M: Yes, this photograph follows the photograph’s capturing the stories of these alienated people in Belgrade I just mentioned. The Dreamland sign represents both their hope and the emptiness of their expectations, as they fail to be accepted in their towns and countries.
It might seem that this applies only to the Roma community, but I have spent time with Roma people in Belgrade, and have heard their troubles, and yet, they are often filled with charisma and positive attitudes. Those citizens that we might expect to be full of positivity are actually often not. In certain places, you can feel a strong sense of alienation within Belgrade, as we see in my images of railways stations; people wandering to try and find their path. We’re all at different points. Some of my friends went abroad, some of them found their own way right here, and some have manage to connect to their roots, through a sense of natural and spiritual calmness, like in the black and white photo of a monk in winter on Zlatar Mountain.
NSP: How do you decide between using black and white or colour within your photographs?
When I see there is too much visual information in a shot sometimes, but very rarely, I will change into a black and white mode. But when I do shoot in this way, I do so with respect, because you must understand the potential and variants of each film you shoot on; each has its own grain, contrast, as well as having the best ability to preserve light. I believe Black and white photos can be important to accentuate the moment more fully, and to add a sense of timelessness to the shot. I’m always suggesting to students and friends to use black and white film to “exercise the eye” as it helps us to understand a photograph’s composition, light, techniques and then through this we can find our own photographic style.
NSP: As you say, the whole series ‘Daydreaming Serbia’ is itself a kind of story – does it have a message for the viewer?
M: The very last image holds this. It is of the silhouettes of my friends in the great outdoors; it captures a moment alone with each other, almost meditative. So, the message would be: turn to your inner mind, clean your thoughts, select your priorities with less expectation, and appreciate more what you have.
NSP: Finally, who are your artistic inspirations?

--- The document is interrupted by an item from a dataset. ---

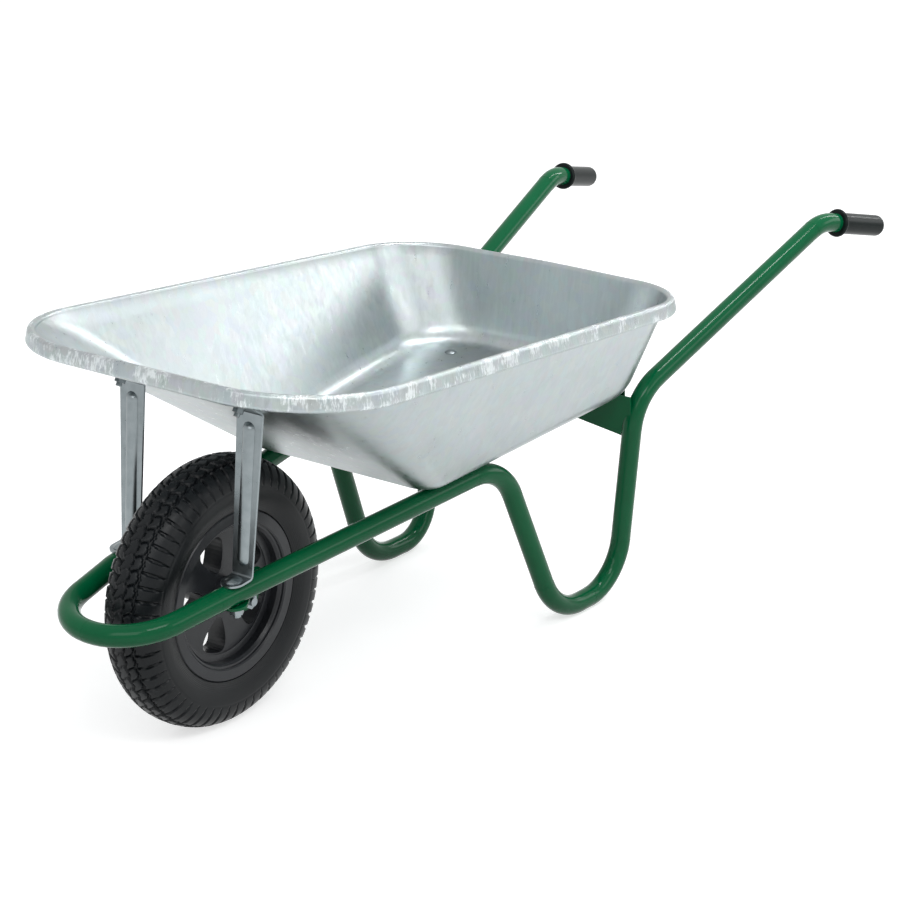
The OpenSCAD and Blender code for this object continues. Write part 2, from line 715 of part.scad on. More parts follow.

M: Some of my early influences are mostly from painters from the Romanticism and Impressionism movements, such as William Turner, J.A.M. Whistler, Caspar Friedrich David, J. S. Sargent, as well as surrealistic and metaphysical painters like Giorgio de Chirico and Max Ernst. However, some of my influences lately are from the movie industry, those that create a strong atmosphere such as: Wim Wenders, Jim Jarmush, David Lynch, Tim Burton and Wong Kar-Wai. As for photographers, they would have to be Sebastiao Salgado, Sally Mann, Mark Osterman, Garry Winogrand, Eikoh Hosoe, Rinko Kawauchi, and Irving Penn, and of course my main muse was, and always will be, David Bowie.
A B O U T
Milica Nikolić is a photographer, graphic designer and art restorer born in Belgrade in 1986, and is part of the Faculty of Applied Arts, Belgrade. Always seeking for the inner energy of people, hidden messages of the cities; she seeks to take the breath and weightiness of the great outdoors and apply it to her work. For more check her blog out here.
Nikolić is active in the fields of cultural heritage, documentary photography and graphic design through a wide range of mediums, such as educational workshops, art and documentary projects. She has been exhibited everywhere from Serbia, Macedonia and Austria to the UK, Germany and Japan. She is also the co-founder of Belgrade-based City Guerilla Association.